Ian is right. Depending on how old the car is, you can probably monitor those 2 parameters via a CAN bus. My car has 3 CAN buses, and from what I understand that's a pretty common arrangement. There's one CAN bus for the entertainment (GPS, radio, etc), one for the body(door locks, turn signals, etc), and one for the engine(ignition state, engine speed, etc). The specific state of the ignition switch is almost certainly on the engine CAN bus, but all 3 busses will have some flag telling them whether or not the car is running. As for the A/C, I'm thinking engine bus once again but it may be the body bus.
Interfacing the CAN bus is the most elegant solution, but it's not the easiest to implement.
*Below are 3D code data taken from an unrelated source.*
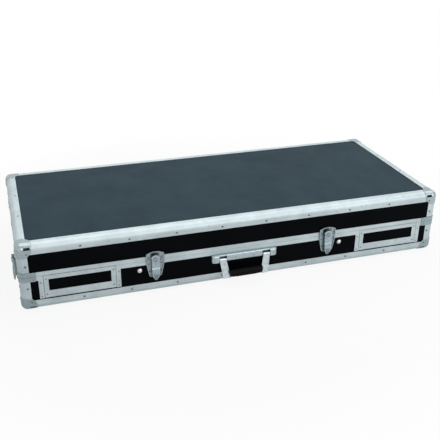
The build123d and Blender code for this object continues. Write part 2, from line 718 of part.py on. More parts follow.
def base_plate_outline():
    """Shield shape that narrows to a broad foot with a shallow point."""
    half = PLATE_W / 2
    right = [(half, -JOINT_GAP / 2), (half * 0.98, -12), (half * 0.89, -24), (half * 0.72, -42),
             (half * 0.64, PLATE_LOW + 3.5), (half * 0.2, PLATE_LOW)]
    shield = polygon(*right, *[(-x, z) for x, z in reversed(right)])
    corners = [v for v in shield.vertices() if PLATE_LOW + 3 < v.Y < PLATE_LOW + 4]
    return fillet(corners, 2.5)


def keeper_outline():
    """Straight sides under a shallow arch."""
    half = PLATE_W / 2
    arch = ThreePointArc((half, KEEPER_SHOULDER), (0, KEEPER_TOP), (-half, KEEPER_SHOULDER))
    low = JOINT_GAP * 1.5
    outline = make_face([arch, Polyline((-half, KEEPER_SHOULDER), (-half, low), (half, low),
                                        (half, KEEPER_SHOULDER))])
    return fillet([v for v in outline.vertices() if v.Y > 10], 2)


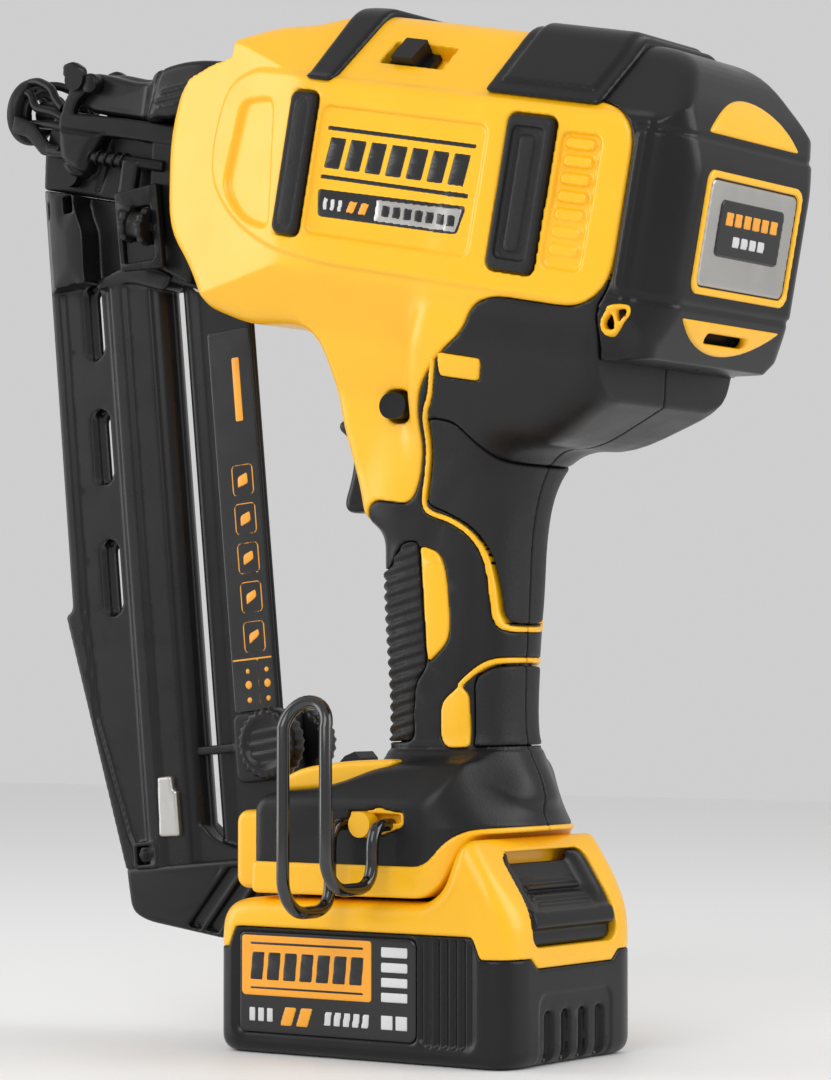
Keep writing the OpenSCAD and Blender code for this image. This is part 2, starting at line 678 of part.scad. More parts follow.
module flywheel() color(steel) in_tool() {
    difference() {
        pin_y(motor_u, motor_w, 2 * flywheel_r, [-11, 11]);
        pin_y(motor_u, motor_w, 51, [-20, 8]);
    }
    pin_y(motor_u, motor_w, shaft_d, [-27, 27]);
}
module motor_bearings() color(silver) in_tool() both_sides() difference() {
    pin_y(motor_u, motor_w, 22, [-26.8, -20]);
    pin_y(motor_u, motor_w, shaft_d + 2 * fit, [-40, 40]);
}
module pinch_arm() color(dark_steel) in_tool() {
    both_sides() difference() {
        slab(-10.5, -8) polygon([[58, 16], [60, 5.5], [68, 5.5], [84, 10], [94, 12], [93, 28], [88, 34], [82, 32], [80, 20]]);
        pin_y(arm_u, arm_w, 5 + 2 * fit, [-40, 40]);
    }
    pin_y(motor_u, roller_w, 4, [-8, 8]);
    block([82, 88], [-8.5, 8.5], [28, 32]);
}
module pinch_roller() color(steel) in_tool() difference() {
    pin_y(motor_u, roller_w, 2 * roller_r, [-6, 6]);
    pin_y(motor_u, roller_w, 4 + 2 * fit, [-40, 40]);
}
module solenoid() color(copper) in_tool() difference() {
    union() {
        rod_x([22, 60], 0, 28.5, 20);
        pin_y(arm_u, arm_w, 5, [-24.9, -10.6]);
    }
    rod_x([30, 70], 0, 28.5, 8 + 2 * fit);
}
module solenoid_plunger() color(steel) in_tool() rod_x([44, 79], 0, 28.5, 8);

housing_left();
housing_right();
grip_left();
grip_right();
foot_base();
rear_cap();
cap_trim();
rear_badge();
top_bumpers();
side_bumpers();
housing_screws();
trigger();
trigger_pin();
trigger_spring();
trigger_switch();
lock_off_button();
stall_lever();
nosepiece();
jam_door();
door_pin();
nose_bolts();
contact_trip();
no_mar_pad();
trip_springs();
depth_wheel();
depth_screw();
magazine_left();
magazine_right();
magazine_base();
magazine_bracket();
magazine_screws();
magazine_label();
pusher();
pusher_knobs();
roll_spring();
nail_strip();
belt_hook();
hook_screw();
foot_plate();
mode_selector();
headlight_lenses();
terminal_block();
control_board();
battery_lower();
battery_upper();
battery_cells();
battery_latch();
battery_labels();
drive_frame();
guide_rails();
return_springs();
drive_stops();
driver();
motor_stator();
flywheel();
motor_bearings();
pinch_arm();
pinch_roller();
solenoid();
solenoid_plunger();
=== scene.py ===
"""Looks of the cordless finish nailer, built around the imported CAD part.

Lengths are in millimetres until a mesh is made. Two frames are used besides the part's own x, y, z:
the tool frame (u rearward along the drive axis, w up), and the magazine frame (p rearward, q up).
The casings are smooth closed forms: a side outline and a half-width over it give a distance field,
and surface() turns the field into a mesh.
"""

import functools
import math

import bmesh
import bpy
import numpy as np
from mathutils import Matrix, Vector


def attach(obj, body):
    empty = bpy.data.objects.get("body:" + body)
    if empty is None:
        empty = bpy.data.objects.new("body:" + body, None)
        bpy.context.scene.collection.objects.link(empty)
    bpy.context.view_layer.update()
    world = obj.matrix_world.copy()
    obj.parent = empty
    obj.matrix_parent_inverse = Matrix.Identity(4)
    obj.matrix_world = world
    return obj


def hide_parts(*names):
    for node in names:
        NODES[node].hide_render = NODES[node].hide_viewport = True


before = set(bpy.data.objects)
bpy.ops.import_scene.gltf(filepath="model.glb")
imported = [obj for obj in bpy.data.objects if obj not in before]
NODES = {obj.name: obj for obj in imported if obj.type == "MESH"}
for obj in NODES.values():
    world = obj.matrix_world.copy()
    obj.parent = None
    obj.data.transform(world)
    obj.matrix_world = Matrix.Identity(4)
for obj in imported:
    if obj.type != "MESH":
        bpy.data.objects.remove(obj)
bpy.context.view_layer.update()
MM = 0.001
FINE = 0.65

# ---- frames ----
DRIVE_Z = 282.0
TILT = math.radians(11.0)
MAG_X, MAG_Z = 100.0, 160.0
LEAN = math.radians(5.5)


def to_tool(x, z):
    c, s = math.cos(TILT), math.sin(TILT)
    return x * c - (z - DRIVE_Z) * s, x * s + (z - DRIVE_Z) * c


def from_tool(u, w):
    c, s = math.cos(TILT), math.sin(TILT)
    return u * c + w * s, DRIVE_Z - u * s + w * c


def to_mag(x, z):
    c, s = math.cos(LEAN), math.sin(LEAN)
    return (x + MAG_X) * c + (z - MAG_Z) * s, (z - MAG_Z) * c - (x + MAG_X) * s


def from_mag(p, q):
    c, s = math.cos(LEAN), math.sin(LEAN)
    return p * c - q * s - MAG_X, MAG_Z + p * s + q * c


# ---- outlines and fields ----
def arc_corners(points, r=3.0, steps=5):
    """A closed outline with each corner rounded; a third value on a point is its own radius."""
    out = []
    n = len(points)
    for i, point in enumerate(points):
        here = np.array(point[:2], float)
        cut = point[2] if len(point) > 2 else r
        before = np.array(points[i - 1][:2], float) - here
        after = np.array(points[(i + 1) % n][:2], float) - here
        a = here + before * min(cut / np.linalg.norm(before), 0.48)
        b = here + after * min(cut / np.linalg.norm(after), 0.48)
        for t in np.linspace(0, 1, steps):
            out.append((1 - t) ** 2 * a + 2 * t * (1 - t) * here + t * t * b)
    return np.array(out)


def outline(points, a, b, r=3.0):
    """Signed distance from the rounded outline, below zero inside."""
    pts = arc_corners(points, r)
    a, b = np.broadcast_arrays(a, b)
    best = np.full(a.shape, 1e9, np.float32)
    inside = np.zeros(a.shape, bool)
    for (x0, y0), (x1, y1) in zip(pts, np.roll(pts, -1, axis=0)):
        ex, ey = x1 - x0, y1 - y0
        size = ex * ex + ey * ey
        if size < 1e-12:
            continue
        wx, wy = a - x0, b - y0
        t = np.clip((wx * ex + wy * ey) / size, 0, 1)
        best = np.minimum(best, (wx - ex * t) ** 2 + (wy - ey * t) ** 2)
        if y0 != y1:
            inside ^= ((y0 > b) != (y1 > b)) & (a < ex * (b - y0) / ey + x0)
    best = np.sqrt(best)
    return np.where(inside, -best, best).astype(np.float32)


def both(a, b, k=1.0):
    """Smooth intersection, its edge rounded over k."""
    return np.maximum(a, b) + np.maximum(k - np.abs(a - b), 0) ** 2 / (4 * k)


def either(a, b, k=1.0):
    """Smooth union."""
    return -both(-a, -b, k)


def union(*fields):
    return functools.reduce(np.minimum, fields)


def common(*fields):
    return functools.reduce(np.maximum, fields)


def cut(field, *rooms):
    """The field with each of the rooms taken out of it."""
    return common(field, *[-room for room in rooms])


def wave(value, pitch):
    """A ripple between 0 and 1."""
    return 0.5 + 0.5 * np.cos(value * 2 * math.pi / pitch)


def box_field(a, b, low, high, r=0.0):
    """Signed distance from a rectangle with corner radius r."""
    cx, cy = (low[0] + high[0]) / 2, (low[1] + high[1]) / 2
    dx = np.abs(a - cx) - (high[0] - low[0]) / 2 + r
    dy = np.abs(b - cy) - (high[1] - low[1]) / 2 + r
    return np.hypot(np.maximum(dx, 0), np.maximum(dy, 0)) + np.minimum(np.maximum(dx, dy), 0) - r


def step_in(field, edge=0.8):
    """1 inside the field, 0 outside, with a soft edge of that width."""
    t = np.clip(0.5 - field / edge, 0, 1)
    return t * t * (3 - 2 * t)


def soft_curve(value, xs, ys, blur):
    """Piecewise-linear ys over xs, with its corners rounded over about blur."""
    offsets = np.linspace(-1, 1, 7) * blur
    return sum(np.interp(value + o, xs, ys) for o in offsets) / len(offsets)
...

Depending on your experience level and resources, the easiest solution would be to go the route Ian suggested and simply splice into the switch for the ignition and the switch for the A/C. You'll need to use a couple of transistors or a logic level converter since your PIC can only withstand a maximum of 5.5V at its I/O pins. Maybe something like this
SparkFun Logic Level Converter - Bi-Directional. I know it says it converts between 3.3V and 5V, but it should work to step down 12V to 3.3V which is what you'll need.
As far as what you'll need to do for the PIC, do you have any programming experience? What languages? What compiler/IDE do you use? And, what do you want to have the PIC do once it detects that the engine is running and/or the A/C is on?